DATASET CONTENT:
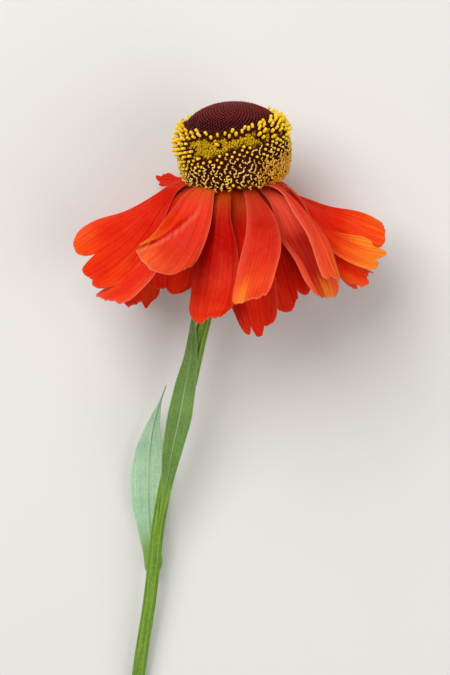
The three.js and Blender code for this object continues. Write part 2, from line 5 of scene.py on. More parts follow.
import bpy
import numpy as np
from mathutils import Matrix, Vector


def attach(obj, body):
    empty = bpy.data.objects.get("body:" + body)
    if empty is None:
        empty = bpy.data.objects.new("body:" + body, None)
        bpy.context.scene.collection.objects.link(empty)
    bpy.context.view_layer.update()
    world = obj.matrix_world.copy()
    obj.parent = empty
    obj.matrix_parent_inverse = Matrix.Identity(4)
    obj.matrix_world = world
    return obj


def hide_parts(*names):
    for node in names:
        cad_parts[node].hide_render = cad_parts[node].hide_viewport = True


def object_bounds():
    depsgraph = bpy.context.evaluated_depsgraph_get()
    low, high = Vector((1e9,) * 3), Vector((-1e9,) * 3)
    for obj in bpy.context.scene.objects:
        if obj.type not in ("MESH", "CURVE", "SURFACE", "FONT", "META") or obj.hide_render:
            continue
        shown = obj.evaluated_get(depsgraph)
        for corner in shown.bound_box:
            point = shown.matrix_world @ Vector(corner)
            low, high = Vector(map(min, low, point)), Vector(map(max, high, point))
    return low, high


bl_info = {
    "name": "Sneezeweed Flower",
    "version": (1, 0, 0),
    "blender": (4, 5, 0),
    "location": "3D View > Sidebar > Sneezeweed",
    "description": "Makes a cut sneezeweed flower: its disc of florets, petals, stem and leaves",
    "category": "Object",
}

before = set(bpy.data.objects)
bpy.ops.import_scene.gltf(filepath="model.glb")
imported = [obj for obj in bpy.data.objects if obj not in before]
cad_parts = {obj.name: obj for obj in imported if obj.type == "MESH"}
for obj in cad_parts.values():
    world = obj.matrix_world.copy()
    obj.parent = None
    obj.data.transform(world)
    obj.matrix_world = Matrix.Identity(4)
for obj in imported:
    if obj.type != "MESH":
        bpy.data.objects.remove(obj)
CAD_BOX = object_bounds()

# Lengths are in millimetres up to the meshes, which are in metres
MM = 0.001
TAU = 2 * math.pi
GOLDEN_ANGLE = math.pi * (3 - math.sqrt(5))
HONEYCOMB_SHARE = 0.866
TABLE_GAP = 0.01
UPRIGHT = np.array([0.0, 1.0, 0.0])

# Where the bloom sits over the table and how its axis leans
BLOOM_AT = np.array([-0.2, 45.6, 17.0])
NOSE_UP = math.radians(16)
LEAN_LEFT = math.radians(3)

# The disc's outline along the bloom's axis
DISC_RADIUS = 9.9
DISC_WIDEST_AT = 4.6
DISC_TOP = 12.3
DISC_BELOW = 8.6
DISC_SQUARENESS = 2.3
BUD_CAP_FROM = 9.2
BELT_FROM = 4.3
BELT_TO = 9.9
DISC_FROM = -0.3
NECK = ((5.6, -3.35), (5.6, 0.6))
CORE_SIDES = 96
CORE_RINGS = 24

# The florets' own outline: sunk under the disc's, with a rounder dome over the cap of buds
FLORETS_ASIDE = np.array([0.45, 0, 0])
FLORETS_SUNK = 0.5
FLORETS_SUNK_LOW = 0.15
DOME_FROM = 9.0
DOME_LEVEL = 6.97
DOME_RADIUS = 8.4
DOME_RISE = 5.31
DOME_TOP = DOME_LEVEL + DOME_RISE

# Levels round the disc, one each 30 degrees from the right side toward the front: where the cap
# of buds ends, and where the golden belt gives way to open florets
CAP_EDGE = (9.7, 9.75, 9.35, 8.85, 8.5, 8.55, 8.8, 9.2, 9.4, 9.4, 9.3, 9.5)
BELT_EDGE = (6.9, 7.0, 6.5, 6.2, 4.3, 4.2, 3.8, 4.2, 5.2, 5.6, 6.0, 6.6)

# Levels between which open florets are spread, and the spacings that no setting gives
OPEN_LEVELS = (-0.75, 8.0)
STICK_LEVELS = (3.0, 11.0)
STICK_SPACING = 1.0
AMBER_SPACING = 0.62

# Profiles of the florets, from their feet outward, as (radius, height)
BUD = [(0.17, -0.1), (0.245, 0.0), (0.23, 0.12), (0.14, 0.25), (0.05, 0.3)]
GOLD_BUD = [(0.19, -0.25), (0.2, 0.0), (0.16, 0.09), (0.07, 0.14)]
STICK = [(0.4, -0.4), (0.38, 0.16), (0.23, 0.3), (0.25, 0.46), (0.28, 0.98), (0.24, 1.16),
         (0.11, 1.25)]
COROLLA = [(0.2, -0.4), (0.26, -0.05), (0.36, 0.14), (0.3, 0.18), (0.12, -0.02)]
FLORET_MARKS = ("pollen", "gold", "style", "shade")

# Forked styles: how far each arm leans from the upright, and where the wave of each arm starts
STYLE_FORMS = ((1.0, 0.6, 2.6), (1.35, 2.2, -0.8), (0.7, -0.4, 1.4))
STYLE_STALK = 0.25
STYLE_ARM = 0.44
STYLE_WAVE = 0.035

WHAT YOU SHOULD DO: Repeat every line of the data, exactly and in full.

ANSWER TO THE EXERCISE:
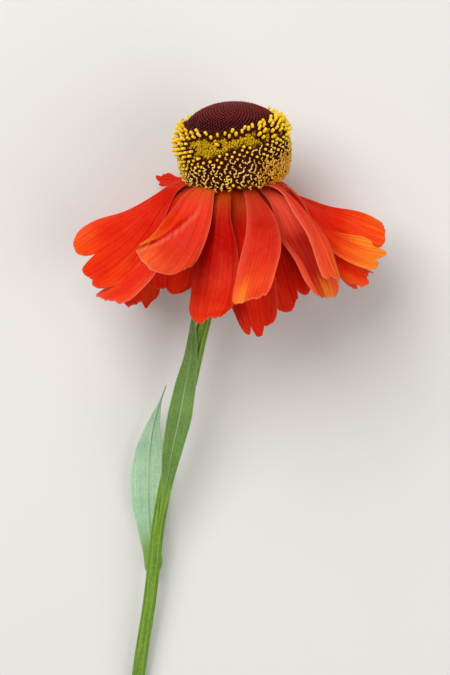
The three.js and Blender code for this object continues. Write part 2, from line 5 of scene.py on. More parts follow.
import bpy
import numpy as np
from mathutils import Matrix, Vector


def attach(obj, body):
    empty = bpy.data.objects.get("body:" + body)
    if empty is None:
        empty = bpy.data.objects.new("body:" + body, None)
        bpy.context.scene.collection.objects.link(empty)
    bpy.context.view_layer.update()
    world = obj.matrix_world.copy()
    obj.parent = empty
    obj.matrix_parent_inverse = Matrix.Identity(4)
    obj.matrix_world = world
    return obj


def hide_parts(*names):
    for node in names:
        cad_parts[node].hide_render = cad_parts[node].hide_viewport = True


def object_bounds():
    depsgraph = bpy.context.evaluated_depsgraph_get()
    low, high = Vector((1e9,) * 3), Vector((-1e9,) * 3)
    for obj in bpy.context.scene.objects:
        if obj.type not in ("MESH", "CURVE", "SURFACE", "FONT", "META") or obj.hide_render:
            continue
        shown = obj.evaluated_get(depsgraph)
        for corner in shown.bound_box:
            point = shown.matrix_world @ Vector(corner)
            low, high = Vector(map(min, low, point)), Vector(map(max, high, point))
    return low, high


bl_info = {
    "name": "Sneezeweed Flower",
    "version": (1, 0, 0),
    "blender": (4, 5, 0),
    "location": "3D View > Sidebar > Sneezeweed",
    "description": "Makes a cut sneezeweed flower: its disc of florets, petals, stem and leaves",
    "category": "Object",
}

before = set(bpy.data.objects)
bpy.ops.import_scene.gltf(filepath="model.glb")
imported = [obj for obj in bpy.data.objects if obj not in before]
cad_parts = {obj.name: obj for obj in imported if obj.type == "MESH"}
for obj in cad_parts.values():
    world = obj.matrix_world.copy()
    obj.parent = None
    obj.data.transform(world)
    obj.matrix_world = Matrix.Identity(4)
for obj in imported:
    if obj.type != "MESH":
        bpy.data.objects.remove(obj)
CAD_BOX = object_bounds()

# Lengths are in millimetres up to the meshes, which are in metres
MM = 0.001
TAU = 2 * math.pi
GOLDEN_ANGLE = math.pi * (3 - math.sqrt(5))
HONEYCOMB_SHARE = 0.866
TABLE_GAP = 0.01
UPRIGHT = np.array([0.0, 1.0, 0.0])

# Where the bloom sits over the table and how its axis leans
BLOOM_AT = np.array([-0.2, 45.6, 17.0])
NOSE_UP = math.radians(16)
LEAN_LEFT = math.radians(3)

# The disc's outline along the bloom's axis
DISC_RADIUS = 9.9
DISC_WIDEST_AT = 4.6
DISC_TOP = 12.3
DISC_BELOW = 8.6
DISC_SQUARENESS = 2.3
BUD_CAP_FROM = 9.2
BELT_FROM = 4.3
BELT_TO = 9.9
DISC_FROM = -0.3
NECK = ((5.6, -3.35), (5.6, 0.6))
CORE_SIDES = 96
CORE_RINGS = 24

# The florets' own outline: sunk under the disc's, with a rounder dome over the cap of buds
FLORETS_ASIDE = np.array([0.45, 0, 0])
FLORETS_SUNK = 0.5
FLORETS_SUNK_LOW = 0.15
DOME_FROM = 9.0
DOME_LEVEL = 6.97
DOME_RADIUS = 8.4
DOME_RISE = 5.31
DOME_TOP = DOME_LEVEL + DOME_RISE

# Levels round the disc, one each 30 degrees from the right side toward the front: where the cap
# of buds ends, and where the golden belt gives way to open florets
CAP_EDGE = (9.7, 9.75, 9.35, 8.85, 8.5, 8.55, 8.8, 9.2, 9.4, 9.4, 9.3, 9.5)
BELT_EDGE = (6.9, 7.0, 6.5, 6.2, 4.3, 4.2, 3.8, 4.2, 5.2, 5.6, 6.0, 6.6)

# Levels between which open florets are spread, and the spacings that no setting gives
OPEN_LEVELS = (-0.75, 8.0)
STICK_LEVELS = (3.0, 11.0)
STICK_SPACING = 1.0
AMBER_SPACING = 0.62

# Profiles of the florets, from their feet outward, as (radius, height)
BUD = [(0.17, -0.1), (0.245, 0.0), (0.23, 0.12), (0.14, 0.25), (0.05, 0.3)]
GOLD_BUD = [(0.19, -0.25), (0.2, 0.0), (0.16, 0.09), (0.07, 0.14)]
STICK = [(0.4, -0.4), (0.38, 0.16), (0.23, 0.3), (0.25, 0.46), (0.28, 0.98), (0.24, 1.16),
         (0.11, 1.25)]
COROLLA = [(0.2, -0.4), (0.26, -0.05), (0.36, 0.14), (0.3, 0.18), (0.12, -0.02)]
FLORET_MARKS = ("pollen", "gold", "style", "shade")

# Forked styles: how far each arm leans from the upright, and where the wave of each arm starts
STYLE_FORMS = ((1.0, 0.6, 2.6), (1.35, 2.2, -0.8), (0.7, -0.4, 1.4))
STYLE_STALK = 0.25
STYLE_ARM = 0.44
STYLE_WAVE = 0.035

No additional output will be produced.